Many posts have discussed relations between the US and Israel

Ben Kamisar at NBC:

American voters’ feelings on Israel and the Palestinian territories have shifted dramatically in recent years, in a sea change that is transforming the Democratic Party and shaping its primaries.

A new NBC News poll underscores the depths of the shift. More registered voters view Israel negatively than positively, a change from a few years ago. The change has been especially pronounced among independents and Democrats, fueling divided congressional primaries in 2026 and potentially shaping the party’s 2028 presidential contest.
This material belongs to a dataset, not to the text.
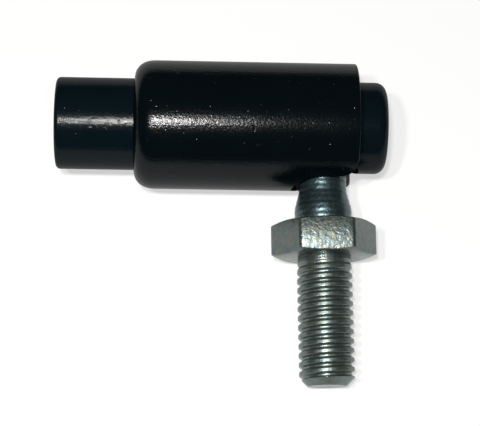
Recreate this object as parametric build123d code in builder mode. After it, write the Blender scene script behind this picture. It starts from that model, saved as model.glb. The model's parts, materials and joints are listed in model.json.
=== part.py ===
from build123d import *
from math import cos, pi, radians, sin, tan
import os

os.makedirs("parts", exist_ok=True)

# All lengths are in millimetres and all angles in degrees.
# Distances along the barrel are counted from the point where the stud's line crosses it.

# Socket body: the turned rod that carries the rod thread and the ball pocket.
body_radius = 5.0
body_back = 28.85
body_front = 6.95
back_chamfer = 0.5
front_chamfer = 0.8
thread_radius = 3.0
thread_depth = 11.0
tap_drill_radius = 2.5
tap_drill_depth = 13.5
drill_point_angle = 59.0
countersink = 0.6

# Ball pocket: a cross bore with a round bottom, opening towards the stud.
ball_radius = 4.0
ball_play = 0.05
ball_drop = 1.5
pocket_radius = ball_radius + ball_play

# Lock sleeve: slides on the body, with a rolled lip behind and a slot in front.
sleeve_radius = 7.0
sleeve_back = 20.4
sleeve_front = 3.65
sleeve_bore_radius = 5.05
lip_thickness = 1.0
lip_rounding = sleeve_radius - body_radius
chamber_radius = 6.2
chamber_front = 5.5
rim_chamfer = 0.15
slot_half_width = 3.3
slot_mouth_rounding = 2.0

# Stop ring: an open snap ring in a groove of the body, between the lip and the spring.
ring_thickness = 1.0
ring_outer_radius = 5.9
ring_inner_radius = 4.72
ring_gap = 2.4
groove_radius = 4.7
groove_play = 0.02
lip_play = 0.02

# Sleeve spring: closed and ground ends, sitting between the stop ring and the sleeve's step.
wire_radius = 0.4
wire_sides = 6
coil_radius = 5.55
closed_turns = 1.0
open_turns = 2.0
coil_play = 0.06
points_per_turn = 12
ground_depth = 0.2

# Ball stud: ball, neck, collar, hexagon and threaded shank, turned from one bar.
neck_radius = 2.6
neck_end = 5.8
collar_radius = 3.1
collar_start = 7.7
collar_flare = 0.2
hex_across_flats = 10.0
hex_near = 9.2
hex_far = 12.9
hex_chamfer_radius = 4.75
hex_outer_radius = 6.0
hex_chamfer_angle = 16.0
relief_radius = 2.65
relief_length = 1.0
root_flare = 0.45
stud_radius = 3.0
stud_tip = 26.8
tip_chamfer = 0.9

# Lying pose: the barrel rests along its sleeve and the stud droops until it touches too.
stud_droop = 8.25
stud_lean = 1.4
stud_reach = 28.3

stud_x = (body_back - body_front) / 2
barrel_y = (stud_reach - sleeve_radius) / 2
upright = Plane(origin=(stud_x, barrel_y, sleeve_radius), x_dir=(1, 0, 0), z_dir=(0, -1, 0))

# Local X runs forwards along the barrel and local Z out through the pocket.
socket = upright.rotated((stud_droop, 0, 0))
barrel_axis = Axis(socket.origin, socket.x_dir)

# Local Z runs from the ball's centre down the stud.
lean_axis = Axis((0, 0, 0), socket.y_dir)
stud = Plane(
    origin=socket.offset(ball_drop).origin,
    x_dir=socket.x_dir.rotate(lean_axis, stud_lean),
    z_dir=socket.z_dir.rotate(lean_axis, stud_lean),
)
stud_profile_plane = Plane(origin=stud.origin, x_dir=stud.z_dir, z_dir=stud.y_dir)
stud_axis = Axis(stud.origin, stud.z_dir)

lip_face = lip_thickness - sleeve_back
ring_back = lip_face + lip_play
ring_front = ring_back + ring_thickness
drill_point = tap_drill_radius / tan(radians(drill_point_angle))

with BuildPart() as socket_body:
    with BuildSketch(socket):
        with Locations((-body_back, 0)):
            Rectangle(body_back + body_front, body_radius, align=(Align.MIN, Align.MIN))
    revolve(axis=barrel_axis)
    chamfer(socket_body.edges().sort_by(Axis.X)[0], back_chamfer)
    chamfer(socket_body.edges().sort_by(Axis.X)[-1], front_chamfer)
    # Groove for the stop ring.
    with BuildSketch(socket):
        with Locations((ring_back - groove_play, groove_radius)):
            Rectangle(ring_thickness + 2 * groove_play, body_radius, align=(Align.MIN, Align.MIN))
    revolve(axis=barrel_axis, mode=Mode.SUBTRACT)
    # Rod thread, drawn at its full diameter, with countersink, tap drill run-out and drill point.
    with BuildSketch(socket):
        with BuildLine():
            Polyline(
                (-body_back, 0),
                (-body_back, thread_radius + countersink),
                (-body_back + countersink, thread_radius),
                (-body_back + thread_depth, thread_radius),
                (-body_back + thread_depth, tap_drill_radius),
                (-body_back + tap_drill_depth, tap_drill_radius),
                (-body_back + tap_drill_depth + drill_point, 0),
                close=True,
            )
        make_face()
    revolve(axis=barrel_axis, mode=Mode.SUBTRACT)
    # Ball pocket.
    with BuildSketch(socket.offset(ball_drop)):
        Circle(pocket_radius)
    extrude(amount=body_radius, mode=Mode.SUBTRACT)
    with Locations(socket.offset(ball_drop)):
        Sphere(pocket_radius, mode=Mode.SUBTRACT)

with BuildPart() as lock_sleeve:
    with BuildSketch(socket):
        with BuildLine():
            Line((-sleeve_back, sleeve_bore_radius), (lip_face, sleeve_bore_radius))
            Line((lip_face, sleeve_bore_radius), (lip_face, chamber_radius))
            Line((lip_face, chamber_radius), (-chamber_front, chamber_radius))
            Line((-chamber_front, chamber_radius), (-chamber_front, sleeve_bore_radius))
            Line((-chamber_front, sleeve_bore_radius), (sleeve_front, sleeve_bore_radius))
            Line((sleeve_front, sleeve_bore_radius), (sleeve_front, sleeve_radius - rim_chamfer))
            Line((sleeve_front, sleeve_radius - rim_chamfer), (sleeve_front - rim_chamfer, sleeve_radius))
            Line((sleeve_front - rim_chamfer, sleeve_radius), (lip_rounding - sleeve_back, sleeve_radius))
            RadiusArc(
                (lip_rounding - sleeve_back, sleeve_radius),
                (-sleeve_back, sleeve_bore_radius),
                -lip_rounding,
            )
        make_face()
    revolve(axis=barrel_axis)
    # Slot for the stud's neck, open at the front.
    with BuildSketch(socket) as slot:
        Circle(slot_half_width)
        Rectangle(sleeve_front, 2 * slot_half_width, align=(Align.MIN, Align.CENTER))
        with Locations((sleeve_front, 0)):
            Rectangle(sleeve_front, 4 * slot_half_width, align=(Align.MIN, Align.CENTER))
        mouth_corners = slot.vertices().group_by(Axis.X)[-2].sort_by_distance((0, 0))[:2]
        fillet(mouth_corners, slot_mouth_rounding)
    extrude(amount=2 * sleeve_radius, mode=Mode.SUBTRACT)

with BuildPart() as stop_ring:
    with BuildSketch(Plane(origin=socket.origin, x_dir=socket.z_dir, z_dir=socket.x_dir).offset(ring_back)):
        Circle(ring_outer_radius)
        Circle(ring_inner_radius, mode=Mode.SUBTRACT)
        Rectangle(2 * sleeve_radius, ring_gap, align=(Align.MAX, Align.CENTER), mode=Mode.SUBTRACT)
    extrude(amount=ring_thickness)

# Spring centre line: closed turns rise by one wire, open turns share the rest of the length.
spring_length = -chamber_front - ring_front
closed_pitch = 2 * wire_radius + coil_play
first_height = wire_radius - ground_depth
open_pitch = (spring_length - 2 * first_height - 2 * closed_turns * closed_pitch) / open_turns
all_turns = 2 * closed_turns + open_turns
spring_points = []
for step in range(int(all_turns * points_per_turn) + 1):
    turn = step / points_per_turn
    opened = min(max(turn - closed_turns, 0), open_turns)
    height = first_height + (turn - opened) * closed_pitch + opened * open_pitch
    angle = 2 * pi * turn
    spring_points.append((coil_radius * cos(angle), coil_radius * sin(angle), height))

spring_base = Plane(origin=socket.origin, x_dir=socket.z_dir, z_dir=socket.x_dir).offset(ring_front)
with BuildPart() as sleeve_spring:
    with BuildLine(spring_base) as coil:
        Spline(*spring_points)
    with BuildSketch(Plane(origin=coil.line @ 0, z_dir=coil.line % 0)):
        RegularPolygon(wire_radius, wire_sides)
    sweep(path=coil.line)
    # Ground ends.
    with BuildSketch(spring_base):
        Circle(sleeve_radius)
    extrude(amount=spring_length, mode=Mode.INTERSECT)

with BuildPart() as ball_stud:
    with BuildSketch(stud.offset(hex_near)):
        RegularPolygon(hex_across_flats / 2, 6, major_radius=False)
    extrude(amount=hex_far - hex_near)
    # Both faces of the hexagon are turned to a shallow cone.
    chamfer_run = hex_outer_radius - hex_chamfer_radius
    chamfer_drop = chamfer_run * tan(radians(hex_chamfer_angle))
    with BuildSketch(stud_profile_plane):
        with BuildLine():
            Polyline(
                (hex_near, 0),
                (hex_near, hex_chamfer_radius),
                (hex_near + chamfer_drop, hex_outer_radius),
                (hex_far - chamfer_drop, hex_outer_radius),
                (hex_far, hex_chamfer_radius),
                (hex_far, 0),
                close=True,
            )
        make_face()
    revolve(axis=stud_axis, mode=Mode.INTERSECT)
    # Neck and collar, and the shank drawn at the thread's full diameter.
    with BuildSketch(stud_profile_plane):
        with BuildLine():
            Polyline(
                (0, 0),
                (0, neck_radius),
                (neck_end, neck_radius),
                (collar_start, collar_radius),
                (hex_near - collar_flare, collar_radius),
                (hex_near, collar_radius + collar_flare),
                (hex_far, collar_radius + collar_flare),
                (hex_far, relief_radius + root_flare),
                (hex_far + root_flare, relief_radius),
                (hex_far + relief_length, relief_radius),
                (hex_far + relief_length, stud_radius),
                (stud_tip - tip_chamfer, stud_radius),
                (stud_tip, stud_radius - tip_chamfer),
                (stud_tip, 0),
                close=True,
            )
        make_face()
    revolve(axis=stud_axis)
    with Locations(stud):
        Sphere(ball_radius)

socket_body.part.label = "socket_body"
lock_sleeve.part.label = "lock_sleeve"
stop_ring.part.label = "stop_ring"
sleeve_spring.part.label = "sleeve_spring"
ball_stud.part.label = "ball_stud"

export_step(socket_body.part, "parts/socket_body.step")
export_step(lock_sleeve.part, "parts/lock_sleeve.step")
export_step(stop_ring.part, "parts/stop_ring.step")
export_step(sleeve_spring.part, "parts/sleeve_spring.step")
export_step(ball_stud.part, "parts/ball_stud.step")
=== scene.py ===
import json
import math

import bmesh
import bpy
import numpy as np
from mathutils import Matrix, Vector


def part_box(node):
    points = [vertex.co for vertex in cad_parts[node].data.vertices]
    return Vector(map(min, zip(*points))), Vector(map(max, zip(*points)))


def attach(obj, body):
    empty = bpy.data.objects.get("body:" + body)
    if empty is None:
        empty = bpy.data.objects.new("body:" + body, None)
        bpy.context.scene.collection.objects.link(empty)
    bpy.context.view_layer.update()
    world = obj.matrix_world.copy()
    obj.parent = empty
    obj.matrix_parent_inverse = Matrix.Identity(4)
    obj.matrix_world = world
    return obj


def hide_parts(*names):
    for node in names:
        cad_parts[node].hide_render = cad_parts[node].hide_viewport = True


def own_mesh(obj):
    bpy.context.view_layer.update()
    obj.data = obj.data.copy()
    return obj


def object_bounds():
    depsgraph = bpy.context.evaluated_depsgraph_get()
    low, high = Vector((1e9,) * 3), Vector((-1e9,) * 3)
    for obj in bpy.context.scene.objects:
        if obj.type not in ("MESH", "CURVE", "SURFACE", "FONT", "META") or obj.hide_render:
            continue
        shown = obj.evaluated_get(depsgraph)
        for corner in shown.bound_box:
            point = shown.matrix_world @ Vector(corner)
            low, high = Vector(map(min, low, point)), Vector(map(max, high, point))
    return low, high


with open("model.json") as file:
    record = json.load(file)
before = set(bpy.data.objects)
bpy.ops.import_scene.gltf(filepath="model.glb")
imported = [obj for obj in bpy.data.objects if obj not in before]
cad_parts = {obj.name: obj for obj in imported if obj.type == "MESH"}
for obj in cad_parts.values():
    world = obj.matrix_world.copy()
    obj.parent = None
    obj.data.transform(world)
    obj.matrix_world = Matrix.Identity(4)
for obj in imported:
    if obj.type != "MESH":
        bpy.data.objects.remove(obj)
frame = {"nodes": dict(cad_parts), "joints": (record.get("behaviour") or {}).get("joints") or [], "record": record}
cad_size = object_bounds()

# ---------------------------------------------------------------------------
# Socket body: a steel rod, turned round with broken ends, tapped behind for the
# rod and cross-bored in front for the ball, then finished in semi-gloss black.
# ---------------------------------------------------------------------------

mm = 0.001
full_turn = 2 * math.pi
joints = {joint["name"]: joint for joint in frame["joints"]}
mounts = {mount["name"]: mount for mount in frame["record"]["mounts"]}
ball_centre = Vector(joints["stud_spin"]["pos_m"])

body_low, body_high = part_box("socket_body")
barrel_y = (body_low.y + body_high.y) / 2
barrel_z = (body_low.z + body_high.z) / 2
barrel_line = Vector((1, 0, 0))
pocket_line = Vector((0, ball_centre.y - barrel_y, ball_centre.z - barrel_z)).normalized()

body_radius = (body_high.z - body_low.z) / 2
rear_rounding = 0.45 * mm
front_rounding = 1.15 * mm
ring_low, ring_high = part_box("stop_ring")
groove_radius = 4.7 * mm
groove_play = 0.02 * mm
pocket_radius = 4.05 * mm
bore_radius = mounts["rod_thread"]["dims"]["r_mm"] * mm
bore_length = mounts["rod_thread"]["dims"]["length_mm"] * mm
bore_start = mounts["rod_thread"]["pos_m"][0]
bore_end = bore_start + bore_length
mouth_bevel = bore_start - body_low.x
pitch = 1.0 * mm
bore_thread_depth = 0.52 * mm
bore_lead_in = 0.8 * pitch
bore_rows_per_turn = 14
drill_radius = 2.5 * mm
drill_run = 2.5 * mm
drill_point = 1.5 * mm
around = np.linspace(0, full_turn, 144, endpoint=False)


def stand(name, mesh):
    """Puts a mesh in the scene as a piece."""
    piece = bpy.data.objects.new(name, mesh)
    bpy.context.scene.collection.objects.link(piece)
    return piece


def skin(rows, count):
    """Faces between neighbouring rows of points, where each row closes on itself."""
    faces = []
    for row in range(rows - 1):
        here = row * count
        above = here + count
        for step in range(count):
            after = (step + 1) % count
            faces.append((here + step, here + after, above + after, above + step))
    return faces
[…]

 Ron Brownstein at Bloomberg:

Some conflict was inevitable between a US Democratic Party (and an American Jewish community) grounded in the left and an Israeli electorate that has mostly moved right since the 1990s. But Netanyahu has systematically widened that divide by consistently and almost exclusively cultivating the American right. “Netanyahu decided 20 years ago that evangelical Christians, conservative Jews and the Republicans were his natural constituency, and he’s given up. He doesn’t care about the rest,” says Aaron David Miller, a senior fellow at the Carnegie Endowment for International Peace, and former top State Department adviser on the Middle East.

To win his first election as prime minister in 1996, Netanyahu recruited Arthur Finkelstein, a legendary strategist among the Republican far right. Once in office, Netanyahu commissioned a study by a group of US neoconservatives that urged both “a clean break” from the Palestinian peace process and the overthrow of Saddam Hussein in Iraq. Netanyahu clashed so vehemently with Democratic President Bill Clinton over his push for a two-state peace agreement that Clinton famously left his first meeting with the Israeli leader angrily declaring “who’s the f---ing superpower here?”